- [What needs to be done]:
Return verbatim everything from the first line through the line that contains "from build123d import *", and stop there.

━━━━━━━━━━

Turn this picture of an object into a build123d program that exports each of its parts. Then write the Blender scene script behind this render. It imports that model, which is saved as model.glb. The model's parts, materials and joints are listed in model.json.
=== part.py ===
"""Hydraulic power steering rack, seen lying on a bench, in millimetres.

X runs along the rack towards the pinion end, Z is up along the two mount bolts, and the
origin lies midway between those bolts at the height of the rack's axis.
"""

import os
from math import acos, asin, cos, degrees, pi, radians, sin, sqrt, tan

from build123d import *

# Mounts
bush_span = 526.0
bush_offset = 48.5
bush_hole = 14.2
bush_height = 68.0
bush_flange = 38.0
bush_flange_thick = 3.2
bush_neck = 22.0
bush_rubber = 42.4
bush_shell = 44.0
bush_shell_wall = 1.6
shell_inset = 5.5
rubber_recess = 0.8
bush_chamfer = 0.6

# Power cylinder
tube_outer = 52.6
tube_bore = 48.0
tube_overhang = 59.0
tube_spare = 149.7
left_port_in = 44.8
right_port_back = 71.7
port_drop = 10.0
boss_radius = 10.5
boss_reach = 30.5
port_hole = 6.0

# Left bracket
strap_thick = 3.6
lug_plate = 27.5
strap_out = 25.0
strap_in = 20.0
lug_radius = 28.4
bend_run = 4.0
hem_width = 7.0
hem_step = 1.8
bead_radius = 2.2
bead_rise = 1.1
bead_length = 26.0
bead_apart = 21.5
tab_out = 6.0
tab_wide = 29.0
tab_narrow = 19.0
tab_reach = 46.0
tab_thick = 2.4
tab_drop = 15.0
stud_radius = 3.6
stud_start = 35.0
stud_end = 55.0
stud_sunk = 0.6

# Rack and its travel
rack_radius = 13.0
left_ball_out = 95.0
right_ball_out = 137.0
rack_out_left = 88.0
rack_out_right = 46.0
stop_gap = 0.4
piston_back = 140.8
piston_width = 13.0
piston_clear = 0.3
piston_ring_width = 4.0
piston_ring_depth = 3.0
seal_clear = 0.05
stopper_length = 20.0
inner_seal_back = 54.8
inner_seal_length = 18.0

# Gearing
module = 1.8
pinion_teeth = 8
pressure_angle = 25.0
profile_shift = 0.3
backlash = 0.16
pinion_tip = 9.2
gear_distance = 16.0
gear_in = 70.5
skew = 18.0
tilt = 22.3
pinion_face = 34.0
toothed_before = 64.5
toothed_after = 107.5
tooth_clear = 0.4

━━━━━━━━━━

- [Output]:
Turn this picture of an object into a build123d program that exports each of its parts. Then write the Blender scene script behind this render. It imports that model, which is saved as model.glb. The model's parts, materials and joints are listed in model.json.
=== part.py ===
"""Hydraulic power steering rack, seen lying on a bench, in millimetres.

X runs along the rack towards the pinion end, Z is up along the two mount bolts, and the
origin lies midway between those bolts at the height of the rack's axis.
"""

import os
from math import acos, asin, cos, degrees, pi, radians, sin, sqrt, tan

from build123d import *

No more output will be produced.